*Prompt*.
Using the listing below, please gather every line containing the word "materials".

*Data extract*.
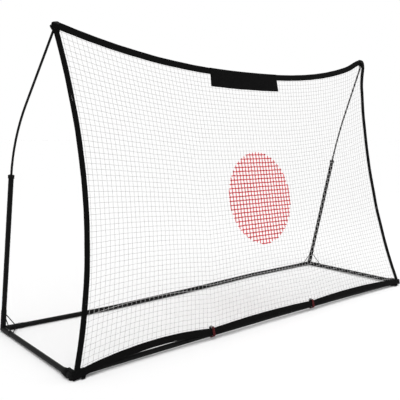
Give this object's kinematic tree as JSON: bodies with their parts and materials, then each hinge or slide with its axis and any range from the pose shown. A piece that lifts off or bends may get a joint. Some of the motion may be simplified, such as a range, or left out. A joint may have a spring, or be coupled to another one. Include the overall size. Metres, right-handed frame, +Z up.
{
  "type": "pitching target net",
  "caption": "Free-standing rectangular ball net on a black tube base, tilted back between two bent rods, with a red target area in its middle.",
  "frame": {"origin": "on the ground under the middle of the part", "axes": "+X along the net to the right as the thrower sees it, +Y from the net to the rear bar, +Z up"},
  "size_m": [2.4776, 0.8123, 1.5087],
  "materials": {
    "tube_paint": "satin black powder coat",
    "bracket_paint": "satin black powder coat over welds",
    "black_plastic": "moulded, fine grain",
    "rod_gloss": "smooth black fibreglass",
    "webbing": "ribbed black polyester webbing",
    "tab_cloth": "plain black coated cloth",
    "white_twine": "knotted white nylon twine",
    "red_twine": "knotted red nylon twine",
    "red_elastic": "braided dark red elastic cord",
    "black_elastic": "braided black elastic cord",
    "ball_plastic": "smooth black moulded ball",
    "button_steel": "plain steel, darkened",
    "spring_steel": "spring steel strip"
  },
  "bodies": {
    "frame_and_net": {"rear_bracket_left": "bracket_paint", "rear_bracket_right": "bracket_paint", "rear_bar_1": "tube_paint", "rear_bar_2": "tube_paint", "rear_bar_3": "tube_paint", "rear_bar_4": "tube_paint", "front_bar_1": "tube_paint", "front_bar_2": "tube_paint", "front_bar_3": "tube_paint", "front_bar_4": "tube_paint", "side_bar_left": "tube_paint", "side_bar_right": "tube_paint", "front_elbow_left": "black_plastic", "front_elbow_right": "black_plastic", "upright_left": "tube_paint", "upright_right": "tube_paint", "rod_collar_left": "black_plastic", "rod_collar_right": "black_plastic", "rod_left": "rod_gloss", "rod_right": "rod_gloss", "rod_cap_left": "black_plastic", "rod_cap_right": "black_plastic", "top_loop_left": "webbing", "top_loop_right": "webbing", "side_strap_left": "webbing", "side_strap_right": "webbing", "front_strap_left": "webbing", "front_strap_right": "webbing", "tie_loop_left": "red_elastic", "tie_loop_right": "red_elastic", "net": "white_twine", "target_spot": "red_twine", "top_tape": "webbing", "bottom_tape": "webbing", "left_tape": "webbing", "right_tape": "webbing", "blank_tab": "tab_cloth", "shock_cord_rear": "black_elastic", "shock_cord_front": "black_elastic", "cord_plugs": "black_plastic", "button_springs": "spring_steel"},
    "tie_ball_left": {"tie_ball_left": "ball_plastic"},
    "tie_ball_right": {"tie_ball_right": "ball_plastic"},
    "button_left_upright": {"button_left_upright": "button_steel"},
    "button_left_rear": {"button_left_rear": "button_steel"},
    "button_left_side": {"button_left_side": "button_steel"},
    "button_right_upright": {"button_right_upright": "button_steel"},
    "button_right_rear": {"button_right_rear": "button_steel"},
    "button_right_side": {"button_right_side": "button_steel"}
  },
  "joints": [
    {"name": "tie_ball_left_pull", "type": "slide", "parent": "frame_and_net", "child": "tie_ball_left", "axis": [0, 0.1998, 0.9798], "range_m": [0, 0.02], "stiffness_N_per_m": 250, "springref_m": -0.004, "deforming": ["tie_loop_left"]},
    {"name": "tie_ball_right_pull", "type": "slide", "parent": "frame_and_net", "child": "tie_ball_right", "axis": [0, 0.1998, 0.9798], "range_m": [0, 0.02], "stiffness_N_per_m": 250, "springref_m": -0.004, "deforming": ["tie_loop_right"]},
    {"name": "button_left_upright_press", "type": "slide", "parent": "frame_and_net", "child": "button_left_upright", "axis": [0, -0.9734, -0.2292], "range_m": [0, 0.005], "stiffness_N_per_m": 900, "springref_m": -0.003},
    {"name": "button_left_rear_press", "type": "slide", "parent": "frame_and_net", "child": "button_left_rear", "axis": [0, 0, -1], "range_m": [0, 0.005], "stiffness_N_per_m": 900, "springref_m": -0.003},
    {"name": "button_left_side_press", "type": "slide", "parent": "frame_and_net", "child": "button_left_side", "axis": [0, -0.007, -1], "range_m": [0, 0.005], "stiffness_N_per_m": 900, "springref_m": -0.003},
    {"name": "button_right_upright_press", "type": "slide", "parent": "frame_and_net", "child": "button_right_upright", "axis": [0, -0.9734, -0.2292], "range_m": [0, 0.005], "stiffness_N_per_m": 900, "springref_m": -0.003},
    {"name": "button_right_rear_press", "type": "slide", "parent": "frame_and_net", "child": "button_right_rear", "axis": [0, 0, -1], "range_m": [0, 0.005], "stiffness_N_per_m": 900, "springref_m": -0.003},
    {"name": "button_right_side_press", "type": "slide", "parent": "frame_and_net", "child": "button_right_side", "axis": [0, -0.007, -1], "range_m": [0, 0.005], "stiffness_N_per_m": 900, "springref_m": -0.003}
  ]
}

*Output*.
Give this object's kinematic tree as JSON: bodies with their parts and materials, then each hinge or slide with its axis and any range from the pose shown. A piece that lifts off or bends may get a joint. Some of the motion may be simplified, such as a range, or left out. A joint may have a spring, or be coupled to another one. Include the overall size. Metres, right-handed frame, +Z up.
  "materials": {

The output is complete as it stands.